- _Aim_:
Gather each line containing the string "that" from these entries.

Parts and joints as JSON
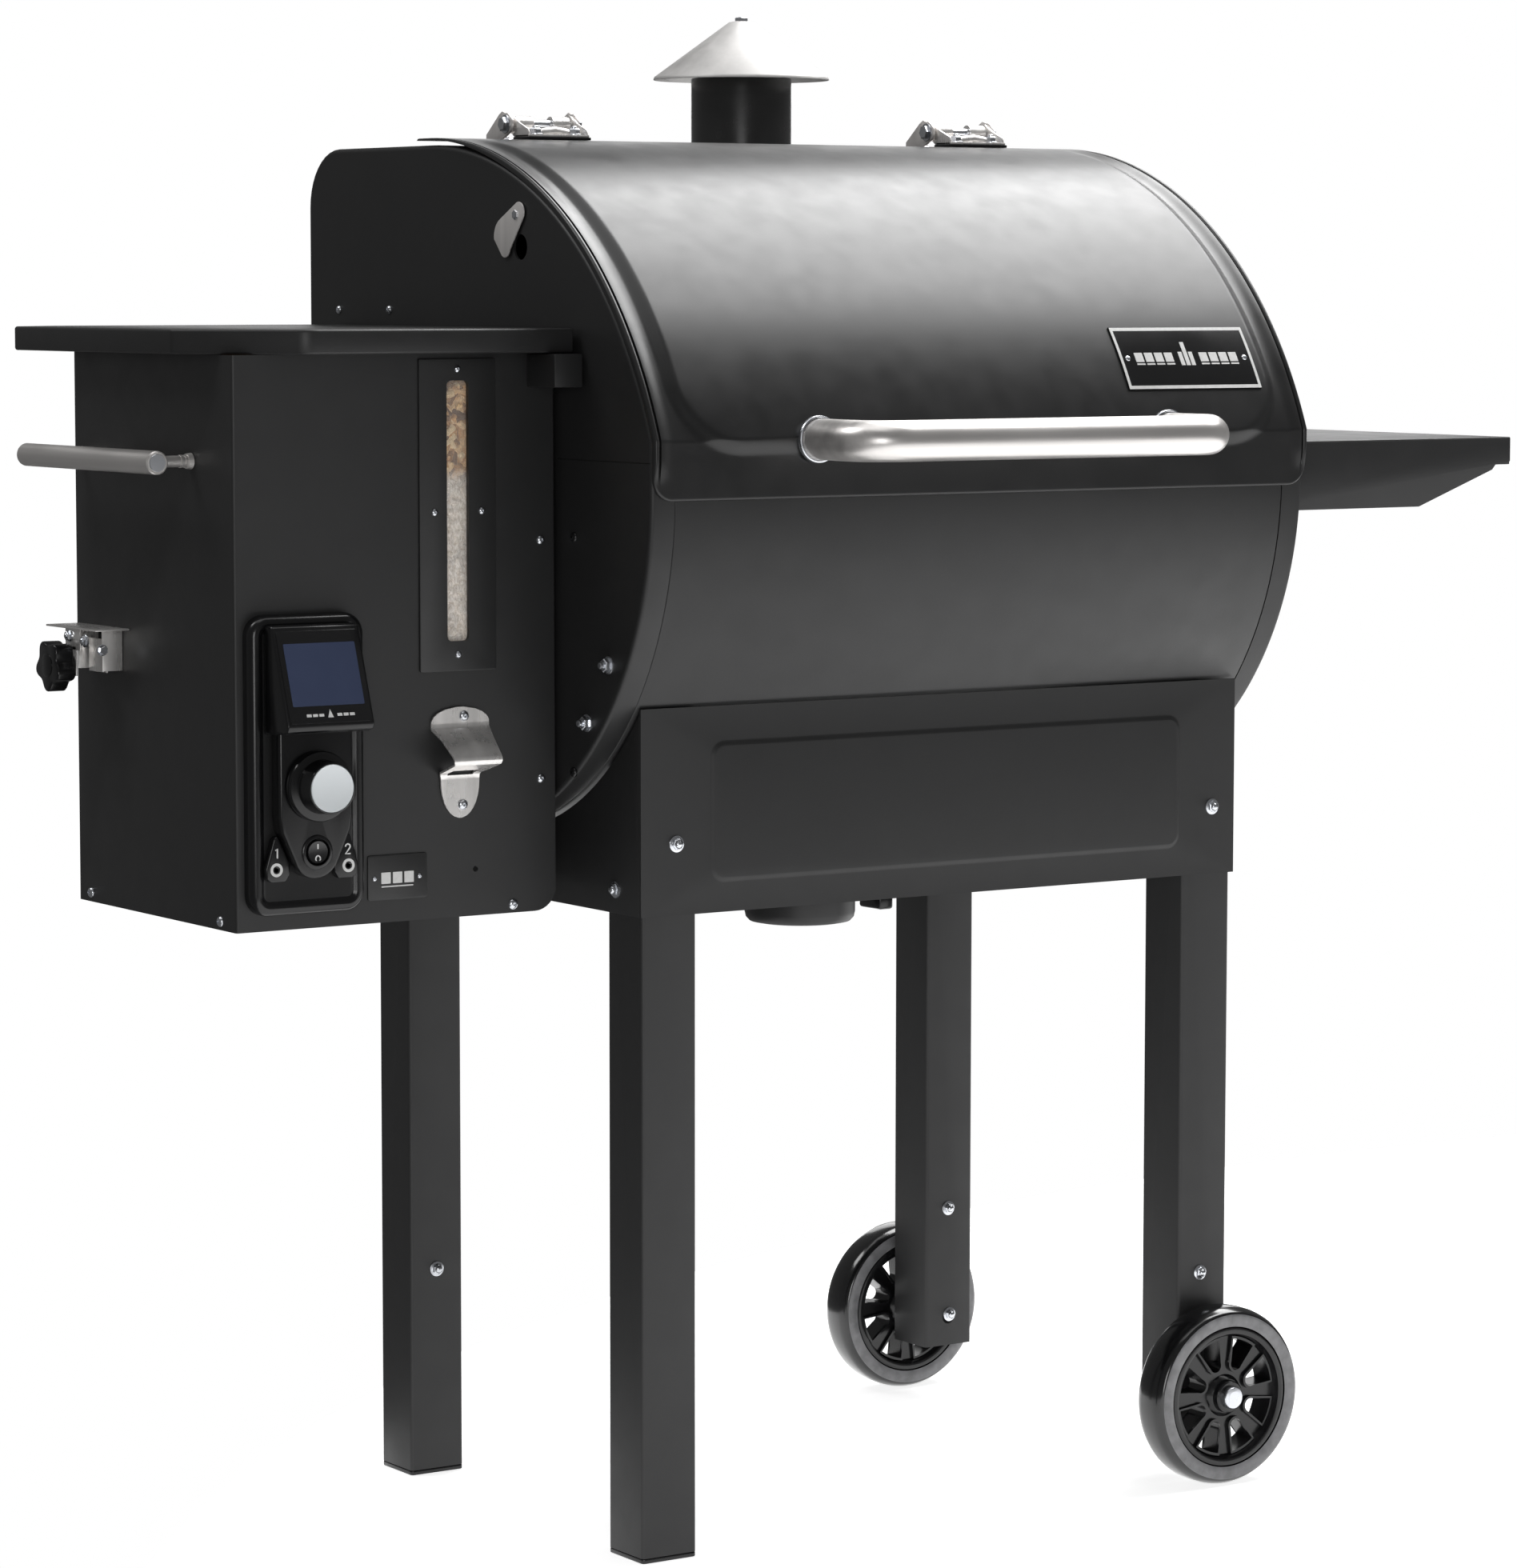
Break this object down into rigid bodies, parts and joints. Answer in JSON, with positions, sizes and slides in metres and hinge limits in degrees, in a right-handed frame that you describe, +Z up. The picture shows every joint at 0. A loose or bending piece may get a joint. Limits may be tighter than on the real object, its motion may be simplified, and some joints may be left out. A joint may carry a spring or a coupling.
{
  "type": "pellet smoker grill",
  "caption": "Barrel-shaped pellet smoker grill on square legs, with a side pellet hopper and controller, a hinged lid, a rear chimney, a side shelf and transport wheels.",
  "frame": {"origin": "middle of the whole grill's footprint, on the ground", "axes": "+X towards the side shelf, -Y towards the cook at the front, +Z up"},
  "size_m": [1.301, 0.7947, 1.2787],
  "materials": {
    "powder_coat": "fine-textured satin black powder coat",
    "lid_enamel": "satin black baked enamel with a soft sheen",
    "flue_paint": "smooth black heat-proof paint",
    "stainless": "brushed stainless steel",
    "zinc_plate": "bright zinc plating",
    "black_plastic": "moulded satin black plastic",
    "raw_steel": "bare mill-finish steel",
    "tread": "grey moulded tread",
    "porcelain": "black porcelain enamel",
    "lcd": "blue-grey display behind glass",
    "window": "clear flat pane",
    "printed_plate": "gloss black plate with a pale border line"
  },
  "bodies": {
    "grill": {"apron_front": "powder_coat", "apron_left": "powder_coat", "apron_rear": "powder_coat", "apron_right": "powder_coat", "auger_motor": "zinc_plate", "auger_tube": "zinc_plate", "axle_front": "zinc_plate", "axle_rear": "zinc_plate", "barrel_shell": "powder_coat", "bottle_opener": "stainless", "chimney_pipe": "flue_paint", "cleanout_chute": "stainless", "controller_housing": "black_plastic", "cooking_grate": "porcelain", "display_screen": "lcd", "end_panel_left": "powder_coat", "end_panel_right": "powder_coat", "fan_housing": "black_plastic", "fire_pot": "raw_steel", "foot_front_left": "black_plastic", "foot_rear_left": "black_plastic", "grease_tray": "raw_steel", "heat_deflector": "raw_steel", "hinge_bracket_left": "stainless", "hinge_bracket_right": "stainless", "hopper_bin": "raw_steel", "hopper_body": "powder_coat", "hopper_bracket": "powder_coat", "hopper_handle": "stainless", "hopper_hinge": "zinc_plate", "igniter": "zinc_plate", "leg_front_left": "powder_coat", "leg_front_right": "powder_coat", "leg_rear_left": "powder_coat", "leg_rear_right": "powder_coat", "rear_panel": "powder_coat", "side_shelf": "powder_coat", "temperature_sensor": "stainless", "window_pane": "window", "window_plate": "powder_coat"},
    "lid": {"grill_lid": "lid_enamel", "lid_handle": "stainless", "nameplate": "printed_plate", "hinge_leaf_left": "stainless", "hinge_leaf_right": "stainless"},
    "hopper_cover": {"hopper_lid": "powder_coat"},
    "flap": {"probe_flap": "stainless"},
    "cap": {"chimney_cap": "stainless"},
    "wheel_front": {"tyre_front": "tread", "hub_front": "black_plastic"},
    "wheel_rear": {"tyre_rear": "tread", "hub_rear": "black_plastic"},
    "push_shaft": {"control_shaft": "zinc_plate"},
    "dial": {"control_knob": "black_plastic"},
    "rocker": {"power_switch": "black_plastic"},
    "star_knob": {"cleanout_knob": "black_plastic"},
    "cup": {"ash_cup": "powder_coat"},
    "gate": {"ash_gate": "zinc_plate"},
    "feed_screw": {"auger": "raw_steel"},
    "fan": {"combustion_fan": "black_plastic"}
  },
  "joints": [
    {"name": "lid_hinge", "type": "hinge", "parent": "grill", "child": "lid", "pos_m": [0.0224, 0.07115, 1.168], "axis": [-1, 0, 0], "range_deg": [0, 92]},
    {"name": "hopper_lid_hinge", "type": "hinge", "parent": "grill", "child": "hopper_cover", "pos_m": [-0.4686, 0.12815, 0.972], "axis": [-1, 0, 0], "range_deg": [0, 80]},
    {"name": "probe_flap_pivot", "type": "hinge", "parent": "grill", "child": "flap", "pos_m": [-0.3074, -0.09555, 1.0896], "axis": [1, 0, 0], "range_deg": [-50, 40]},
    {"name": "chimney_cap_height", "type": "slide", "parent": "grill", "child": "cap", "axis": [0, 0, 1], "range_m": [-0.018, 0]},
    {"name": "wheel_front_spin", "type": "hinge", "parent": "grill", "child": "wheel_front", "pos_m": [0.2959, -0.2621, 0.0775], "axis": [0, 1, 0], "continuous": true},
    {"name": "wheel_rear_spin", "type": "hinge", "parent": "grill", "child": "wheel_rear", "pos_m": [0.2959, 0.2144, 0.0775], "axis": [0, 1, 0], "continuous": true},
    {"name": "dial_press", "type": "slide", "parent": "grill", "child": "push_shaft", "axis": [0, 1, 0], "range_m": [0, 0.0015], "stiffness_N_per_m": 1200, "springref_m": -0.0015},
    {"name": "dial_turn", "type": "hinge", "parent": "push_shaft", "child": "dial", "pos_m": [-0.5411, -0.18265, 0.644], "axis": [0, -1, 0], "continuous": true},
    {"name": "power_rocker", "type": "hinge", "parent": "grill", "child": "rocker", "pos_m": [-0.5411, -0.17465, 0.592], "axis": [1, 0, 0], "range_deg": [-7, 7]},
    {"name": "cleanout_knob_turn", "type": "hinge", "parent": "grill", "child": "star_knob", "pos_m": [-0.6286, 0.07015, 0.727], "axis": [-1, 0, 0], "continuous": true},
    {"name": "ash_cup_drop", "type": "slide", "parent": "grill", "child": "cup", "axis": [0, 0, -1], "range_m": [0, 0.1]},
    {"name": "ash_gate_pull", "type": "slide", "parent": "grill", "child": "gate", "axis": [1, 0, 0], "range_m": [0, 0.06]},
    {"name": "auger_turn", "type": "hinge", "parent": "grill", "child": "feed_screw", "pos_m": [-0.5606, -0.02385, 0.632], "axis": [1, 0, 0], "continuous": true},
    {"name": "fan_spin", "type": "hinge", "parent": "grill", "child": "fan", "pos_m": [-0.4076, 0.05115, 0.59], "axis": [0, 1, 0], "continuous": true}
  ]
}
==
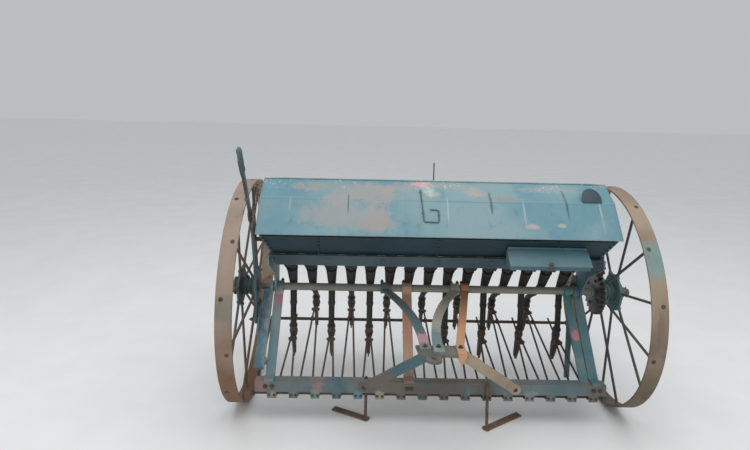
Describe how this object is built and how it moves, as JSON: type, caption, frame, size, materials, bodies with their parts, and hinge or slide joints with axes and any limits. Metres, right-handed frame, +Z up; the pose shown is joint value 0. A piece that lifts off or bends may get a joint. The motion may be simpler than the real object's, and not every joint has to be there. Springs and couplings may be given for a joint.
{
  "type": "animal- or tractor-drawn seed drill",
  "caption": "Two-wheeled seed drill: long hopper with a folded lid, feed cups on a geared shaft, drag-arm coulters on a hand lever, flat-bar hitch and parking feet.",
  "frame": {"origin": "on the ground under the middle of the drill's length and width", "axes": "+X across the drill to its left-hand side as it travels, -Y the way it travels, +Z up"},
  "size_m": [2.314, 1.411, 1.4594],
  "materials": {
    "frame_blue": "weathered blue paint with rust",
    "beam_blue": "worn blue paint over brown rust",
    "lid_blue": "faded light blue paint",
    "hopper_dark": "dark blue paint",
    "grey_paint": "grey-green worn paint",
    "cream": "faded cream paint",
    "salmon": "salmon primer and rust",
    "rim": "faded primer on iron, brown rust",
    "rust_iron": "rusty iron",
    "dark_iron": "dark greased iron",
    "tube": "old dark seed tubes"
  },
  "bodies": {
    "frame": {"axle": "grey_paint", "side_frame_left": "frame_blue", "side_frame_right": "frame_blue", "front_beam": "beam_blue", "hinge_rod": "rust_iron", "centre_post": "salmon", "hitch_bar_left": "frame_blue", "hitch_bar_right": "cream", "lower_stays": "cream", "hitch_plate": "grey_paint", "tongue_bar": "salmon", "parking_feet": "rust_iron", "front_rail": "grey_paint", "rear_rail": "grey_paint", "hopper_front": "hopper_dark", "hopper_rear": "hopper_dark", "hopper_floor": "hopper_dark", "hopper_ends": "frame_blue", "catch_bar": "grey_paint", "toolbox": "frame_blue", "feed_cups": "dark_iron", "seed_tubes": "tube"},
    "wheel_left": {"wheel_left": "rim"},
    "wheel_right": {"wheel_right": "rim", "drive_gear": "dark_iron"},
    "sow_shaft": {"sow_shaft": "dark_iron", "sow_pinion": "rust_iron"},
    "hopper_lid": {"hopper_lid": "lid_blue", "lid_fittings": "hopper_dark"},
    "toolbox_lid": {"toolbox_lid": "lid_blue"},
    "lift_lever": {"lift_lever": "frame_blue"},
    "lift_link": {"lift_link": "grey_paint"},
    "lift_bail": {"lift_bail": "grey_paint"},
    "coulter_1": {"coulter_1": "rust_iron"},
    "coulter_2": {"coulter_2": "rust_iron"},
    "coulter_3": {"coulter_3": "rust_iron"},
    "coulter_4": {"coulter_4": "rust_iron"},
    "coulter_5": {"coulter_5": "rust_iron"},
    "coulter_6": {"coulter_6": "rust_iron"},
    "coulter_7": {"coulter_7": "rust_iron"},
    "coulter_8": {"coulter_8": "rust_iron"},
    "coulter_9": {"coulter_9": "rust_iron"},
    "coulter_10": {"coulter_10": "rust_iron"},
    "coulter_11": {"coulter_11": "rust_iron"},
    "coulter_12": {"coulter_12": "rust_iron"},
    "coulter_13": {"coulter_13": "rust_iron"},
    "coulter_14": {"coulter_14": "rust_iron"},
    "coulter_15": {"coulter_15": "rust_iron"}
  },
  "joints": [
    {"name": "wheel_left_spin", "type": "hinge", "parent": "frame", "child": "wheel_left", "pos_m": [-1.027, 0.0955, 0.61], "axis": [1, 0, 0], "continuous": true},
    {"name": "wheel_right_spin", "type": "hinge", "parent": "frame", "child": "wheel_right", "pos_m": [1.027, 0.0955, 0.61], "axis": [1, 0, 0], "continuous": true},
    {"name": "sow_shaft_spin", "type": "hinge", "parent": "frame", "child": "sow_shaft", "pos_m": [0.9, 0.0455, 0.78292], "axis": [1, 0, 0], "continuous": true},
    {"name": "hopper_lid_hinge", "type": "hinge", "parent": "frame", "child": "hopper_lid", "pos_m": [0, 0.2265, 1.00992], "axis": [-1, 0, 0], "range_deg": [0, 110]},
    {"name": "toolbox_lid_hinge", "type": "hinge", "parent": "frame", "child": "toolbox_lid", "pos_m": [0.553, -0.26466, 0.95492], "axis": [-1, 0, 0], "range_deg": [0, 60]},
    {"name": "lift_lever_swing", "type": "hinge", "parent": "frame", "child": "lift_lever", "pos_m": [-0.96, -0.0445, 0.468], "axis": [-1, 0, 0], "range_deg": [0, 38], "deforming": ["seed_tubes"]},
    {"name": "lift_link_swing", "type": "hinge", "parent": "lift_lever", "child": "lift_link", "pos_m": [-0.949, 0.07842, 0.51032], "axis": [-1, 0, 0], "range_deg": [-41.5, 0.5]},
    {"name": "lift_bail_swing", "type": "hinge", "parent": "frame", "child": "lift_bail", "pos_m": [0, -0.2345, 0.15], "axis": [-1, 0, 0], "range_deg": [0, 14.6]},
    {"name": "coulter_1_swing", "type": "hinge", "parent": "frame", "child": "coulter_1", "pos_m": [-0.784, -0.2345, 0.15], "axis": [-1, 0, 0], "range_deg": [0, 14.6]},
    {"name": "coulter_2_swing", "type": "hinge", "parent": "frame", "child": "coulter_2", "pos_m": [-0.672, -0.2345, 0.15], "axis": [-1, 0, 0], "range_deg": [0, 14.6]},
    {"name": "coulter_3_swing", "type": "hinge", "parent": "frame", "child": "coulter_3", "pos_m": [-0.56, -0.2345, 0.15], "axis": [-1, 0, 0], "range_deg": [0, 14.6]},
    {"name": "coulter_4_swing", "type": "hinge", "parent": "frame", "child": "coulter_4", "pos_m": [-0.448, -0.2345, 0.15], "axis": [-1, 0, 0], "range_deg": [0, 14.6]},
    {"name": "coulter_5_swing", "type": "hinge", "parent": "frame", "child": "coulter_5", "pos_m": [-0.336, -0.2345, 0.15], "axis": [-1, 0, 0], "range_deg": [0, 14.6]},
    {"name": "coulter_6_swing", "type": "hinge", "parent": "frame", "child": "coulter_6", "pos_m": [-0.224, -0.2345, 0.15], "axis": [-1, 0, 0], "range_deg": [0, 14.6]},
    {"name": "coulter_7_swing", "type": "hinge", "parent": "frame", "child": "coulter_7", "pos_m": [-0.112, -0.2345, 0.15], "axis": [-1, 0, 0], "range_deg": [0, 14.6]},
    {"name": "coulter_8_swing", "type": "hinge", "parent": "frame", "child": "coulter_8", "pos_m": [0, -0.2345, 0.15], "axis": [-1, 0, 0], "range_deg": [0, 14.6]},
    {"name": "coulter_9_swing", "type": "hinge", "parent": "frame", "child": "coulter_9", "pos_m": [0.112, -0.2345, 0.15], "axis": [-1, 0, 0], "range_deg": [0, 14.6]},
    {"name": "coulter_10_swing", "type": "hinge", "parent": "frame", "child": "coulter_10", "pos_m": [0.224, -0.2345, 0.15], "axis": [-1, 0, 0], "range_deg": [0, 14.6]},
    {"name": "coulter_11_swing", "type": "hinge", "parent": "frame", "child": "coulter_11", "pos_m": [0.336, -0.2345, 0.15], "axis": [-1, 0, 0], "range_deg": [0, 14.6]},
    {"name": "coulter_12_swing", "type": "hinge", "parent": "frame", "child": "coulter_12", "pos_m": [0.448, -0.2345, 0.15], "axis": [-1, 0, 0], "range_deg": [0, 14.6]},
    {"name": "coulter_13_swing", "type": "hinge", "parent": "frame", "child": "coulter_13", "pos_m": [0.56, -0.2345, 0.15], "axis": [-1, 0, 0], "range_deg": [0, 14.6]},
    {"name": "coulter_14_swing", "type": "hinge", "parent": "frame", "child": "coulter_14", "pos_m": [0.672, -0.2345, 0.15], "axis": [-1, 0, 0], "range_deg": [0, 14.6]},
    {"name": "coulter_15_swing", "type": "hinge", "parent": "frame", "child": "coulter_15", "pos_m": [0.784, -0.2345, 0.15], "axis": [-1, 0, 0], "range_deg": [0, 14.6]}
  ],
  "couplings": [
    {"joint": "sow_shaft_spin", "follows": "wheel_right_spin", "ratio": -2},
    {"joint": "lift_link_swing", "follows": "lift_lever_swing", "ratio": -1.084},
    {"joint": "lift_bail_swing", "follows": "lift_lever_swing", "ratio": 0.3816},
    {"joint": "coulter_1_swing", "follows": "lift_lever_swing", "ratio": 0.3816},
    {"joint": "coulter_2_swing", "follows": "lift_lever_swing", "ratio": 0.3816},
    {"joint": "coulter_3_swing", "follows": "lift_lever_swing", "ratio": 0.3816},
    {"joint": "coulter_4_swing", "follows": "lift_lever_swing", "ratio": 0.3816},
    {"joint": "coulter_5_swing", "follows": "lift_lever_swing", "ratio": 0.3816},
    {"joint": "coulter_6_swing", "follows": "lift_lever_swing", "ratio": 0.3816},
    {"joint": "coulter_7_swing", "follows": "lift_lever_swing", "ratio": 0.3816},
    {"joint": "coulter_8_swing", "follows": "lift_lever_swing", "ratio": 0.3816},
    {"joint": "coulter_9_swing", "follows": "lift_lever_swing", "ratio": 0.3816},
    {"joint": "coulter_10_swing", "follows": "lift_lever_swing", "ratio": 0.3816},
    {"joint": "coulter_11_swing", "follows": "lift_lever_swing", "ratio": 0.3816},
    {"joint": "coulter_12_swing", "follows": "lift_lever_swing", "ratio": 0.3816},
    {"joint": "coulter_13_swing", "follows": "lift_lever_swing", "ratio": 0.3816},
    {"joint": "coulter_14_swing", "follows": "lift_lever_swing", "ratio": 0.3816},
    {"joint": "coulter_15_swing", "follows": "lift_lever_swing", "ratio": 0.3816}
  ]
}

- _Exercise answer_:
Break this object down into rigid bodies, parts and joints. Answer in JSON, with positions, sizes and slides in metres and hinge limits in degrees, in a right-handed frame that you describe, +Z up. The picture shows every joint at 0. A loose or bending piece may get a joint. Limits may be tighter than on the real object, its motion may be simplified, and some joints may be left out. A joint may carry a spring or a coupling.
Describe how this object is built and how it moves, as JSON: type, caption, frame, size, materials, bodies with their parts, and hinge or slide joints with axes and any limits. Metres, right-handed frame, +Z up; the pose shown is joint value 0. A piece that lifts off or bends may get a joint. The motion may be simpler than the real object's, and not every joint has to be there. Springs and couplings may be given for a joint.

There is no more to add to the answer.